Le long avant-propos donne la mesure de l’ambition du projet. Dressant le panorama de la pensée critique aujourd’hui, Michon dénonce l’impasse des « héritiers » , ceux qui continuent de penser avec les catégories formalisées par Deleuze, Foucault ou Derrida, sans voir que les conditions historiques ont changé. La récusation des grandes théories, l’éloge du réseau ou la déconstruction de l’individu-sujet étaient des mots d’ordre corrosifs lorsqu’il s’agissait de lutter contre la pesanteur des vieux systèmes ; trente ans plus tard, le concept de monde fluide et la réduction des individus à de « simples paquets de connexions, des noeuds d’influence, des entrecroisements de flux » ne sont plus que les relais idéologiques du libéralisme financier.

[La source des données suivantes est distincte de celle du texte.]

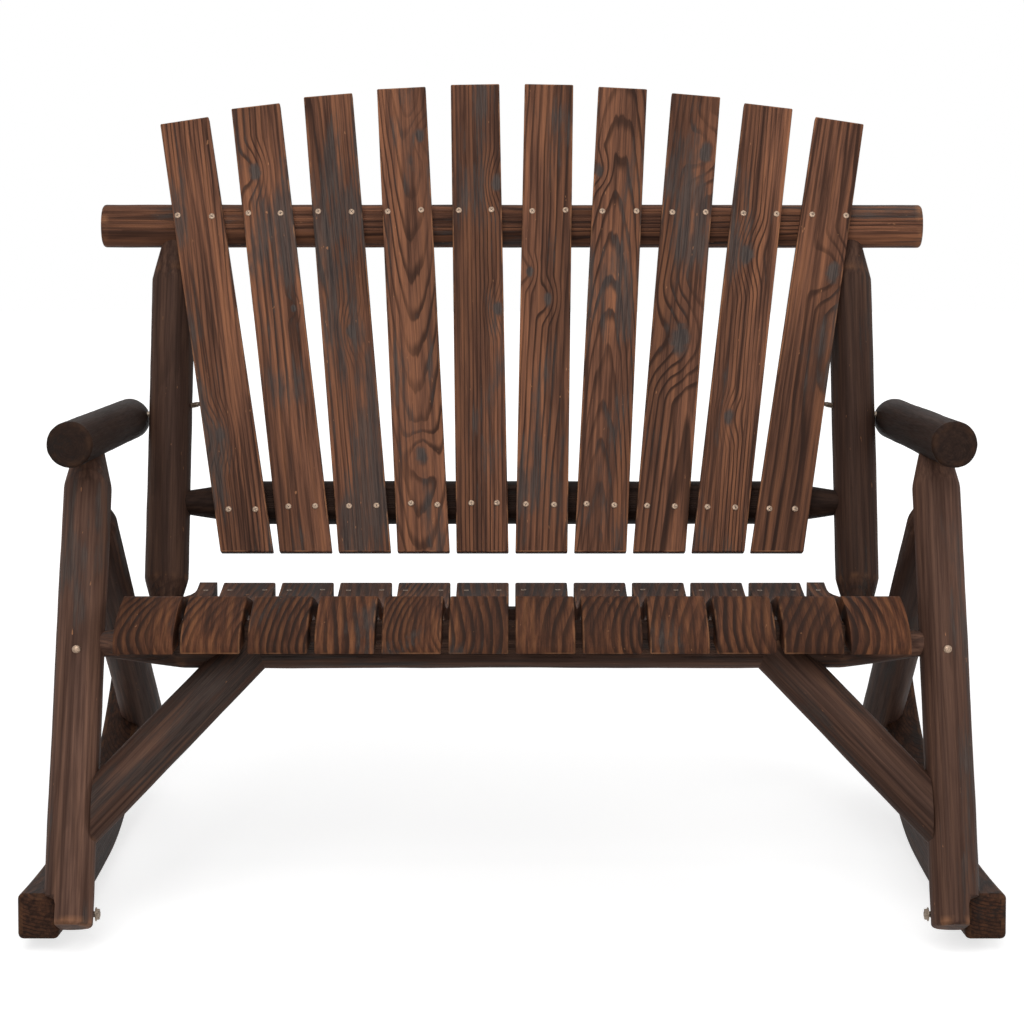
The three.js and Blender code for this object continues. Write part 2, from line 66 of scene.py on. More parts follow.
class Plan:
    """Sizes and places of the bench, in metres, measured from the rockers' front tip along Y."""

    gap = 0.0003
    log_r = 0.0305
    arm_r = 0.0287
    half_w = 0.6
    rocker_t = 0.05
    rocker_l = 0.83
    rocker_front_h = 0.056
    rocker_rear_h = 0.050
    rest_y = 0.415
    land = 0.024
    rocker_front_r = 4.0
    rocker_rear_r = 0.67
    inner_x = half_w - rocker_t
    leg_x = inner_x - 0.0125
    lean = math.radians(25.3)
    leg_foot = (-0.0062, 0.038)
    leg_taper = (0.063, 0.015)
    arm_front = (0.095, 0.613)
    arm_rear = (0.624, 0.580)
    rear_foot = (0.770, 0.110)
    rear_splay = 0.0105
    rear_joint_z = 0.526
    rear_leg_taper = (0.058, 0.015)
    rear_leg_short = 0.006
    front_rail_z = 0.3565
    rear_rail = (0.520, 0.3006)
    rail_taper = (0.112, 0.014)
    rail_in_leg = 0.015
    rear_rail_longer = 0.0057
    front_flat = 0.0026
    top_flat = 0.002
    # Painted shade: the front seat rail is darkened only within this distance of the middle, where
    # it lies under the seat slats.
    pale_beyond = 0.45
    brace_top_x = 0.320
    brace_foot_z = 0.142
    brace_short = 0.004
    brace_cut = 0.026
    back_lean = math.radians(19.87)
    back_foot = (0.535, 0.3974)
    back_flat = 0.0043
    post_x = leg_x - arm_r - log_r - gap
    post_ends = (-0.090, 0.470)
    post_tapers = ((0.059, 0.013), (0.073, 0.013))
    top_rail_up = 0.477
    top_rail_half = 0.580
    low_rail_up = 0.0772
    low_rail_in_post = 0.014
    low_rail_taper = (0.100, 0.0155)
    slat_t = 0.017
    slat_pitch = 0.0808
    slat_fan = 0.0358
    front_bolt_y = 0.020
    rear_bolt_y = 0.748
    bolt_sink = 0.005
    arm_bolt_y = 0.603
    arm_bolt_z = (0.577, 0.604)
    arm_bolt_past = 0.014
    shift = 0.398967

    @classmethod
    def leg_y(cls, z):
        return cls.leg_foot[0] + (z - cls.leg_foot[1]) * math.tan(cls.lean)

    @classmethod
    def back_matrix(cls):
        """The frame of the back: X across, -Y to the front, Z up along the posts."""
        place = Matrix.Translation((0, cls.back_foot[0] - cls.shift, cls.back_foot[1]))
        return place @ Matrix.Rotation(-cls.back_lean, 4, "X")

    @classmethod
    def at(cls, x, y, z):
        return Vector((x, y - cls.shift, z))

    @classmethod
    def rocker(cls, y):
        """The lowest and highest point of a rocker at a place along its underside."""
        past = max(abs(y - cls.rest_y) - cls.land / 2, 0)
        away = past if y > cls.rest_y else -past
        r = cls.rocker_front_r if away < 0 else cls.rocker_rear_r
        share = y / cls.rocker_l
        height = cls.rocker_front_h - (cls.rocker_front_h - cls.rocker_rear_h) * share
        low = (y, r - math.sqrt(r * r - away * away))
        slope = math.asin(away / r)
        return low, (y - height * math.sin(slope), low[1] + height * math.cos(slope))

    @classmethod
    def rocker_top_z(cls, y, steps=48):
        """How high the rocker's top stands at a place along Y."""
        tops = [cls.rocker(cls.rocker_l * i / steps)[1] for i in range(steps + 1)]
        return float(np.interp(y, [p[0] for p in tops], [p[1] for p in tops]))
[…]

C’est pour sortir du dévoiement des seventies sans en renier l’acquis que Pascal Michon choisit de recourir à l’idée de rythme. Le rythme, explique-t-il, c’est « l’organisation de ce qui est mouvant » . Certes, l’homme est fait de flux – flux du corps, du langage, de la vie sociale – mais aussi de processus qui organisent ces flux et vont faire de lui un individu, un sujet. Domestiquer le corps, scander la langue, concilier le vivre-seul et le vivre-ensemble sont autant d’opérations qui nécessitent des rythmes temporels et spatiaux, des repères, des « manières » . Ces manières-là sont la matière première de la politique : « le rythme est au coeur de la question du pouvoir. »

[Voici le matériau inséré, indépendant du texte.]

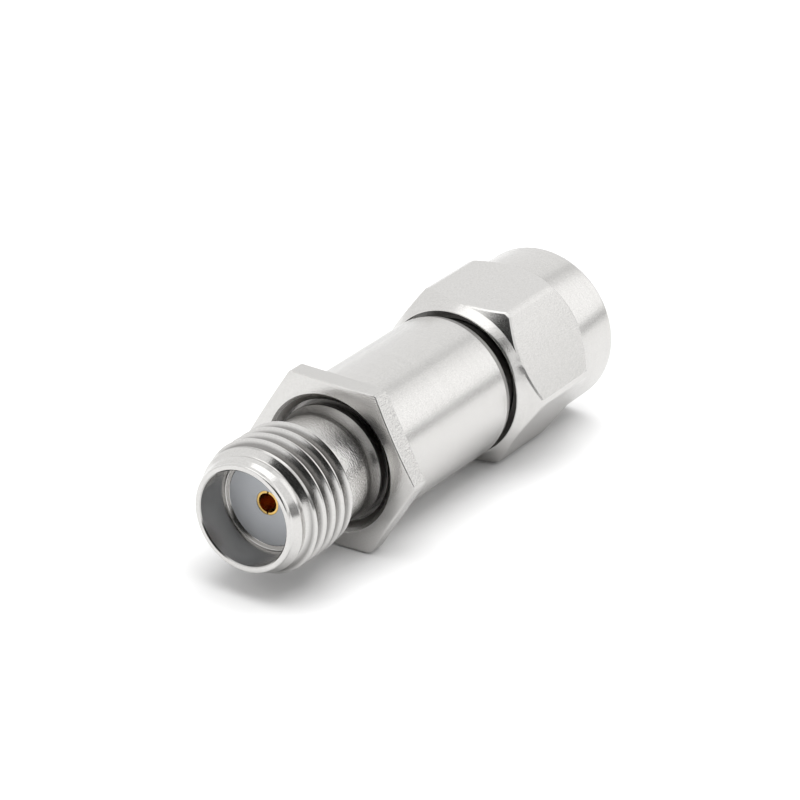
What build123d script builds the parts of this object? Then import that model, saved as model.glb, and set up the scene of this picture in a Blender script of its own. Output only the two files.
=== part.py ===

Par exemple, l’organisation de la journée. Vers 1830, les potiers anglais travaillent mollement le lundi et le mardi, passant plus de temps au bistrot qu’à l’atelier ; du mercredi au samedi en revanche, les journées peuvent atteindre 16 heures ; quand au dimanche, c’est repos. Ce rythme est une survivance médiévale, comparable dans son irrégularité et son laisser-aller aux rythmes saisonniers du travail agricole. Au Moyen Age, l’État lui-même est paresseux et se contente d’interventions ponctuelles dans la vie de ses sujets : l’impôt, les exécutions publiques. Mais, avec la Renaissance et l’apparition des politiques publiques, il entreprend de renforcer la cohésion sociale en régularisant les rythmes de vie. C’est le temps de la « surveillance », décrit par Foucault. La prison et l’hôpital, puis l’école servent de laboratoire pour définir un modèle de vie matinale, propre, ponctuelle. Un modèle où la manufacture viendra se glisser naturellement : en 1700, les Fonderies Crowley tiennent à jour des fiches où l’heure d’arrivée des employés est inscrite à la minute près.
De la rythmisation de l’URSS (cérémonies sportives, défilés) au travail à la chaîne taylorien, Pascal Michon explore les incarnations du rythme politique, tout en soulignant la nécessité de ne pas réduire cette histoire à une simple mise au pas répressive. Si aliénant qu’ait pu être le travail répétitif, son abandon progressif au profit de la flexibilité ne s’est accompagné d’aucun supplément de liberté. Au contraire, il s’est traduit par « un assujettissement et une atomisation de la main d’oeuvre encore plus intenses, rendant possible, simultanément, le renforcement du pouvoir d’une toute petite minorité » . Il en va de même pour l’information, dont la fluidification par les réseaux contemporains a pour effet de diminuer « la tension interne » et « la capacité de prise en charge de la contradiction et du conflit » . L’information « est à la fois pulvérisée, désincarnée et dépolitisée par les nouveaux appareils techniques et par les nouvelles organisations sociales en réseau. »
Entre le monde réglé d’hier et la société fluide d’aujourd’hui, le défi politique et intellectuel est de construire une « rythmicité » de bonne qualité, « une eurythmie simultanément corporelle, discursive et sociale. » Des 35 heures aux rythmes scolaires, des mouvements de capitaux à l’organisation urbaine, le chantier des « bons rythmes » est immense.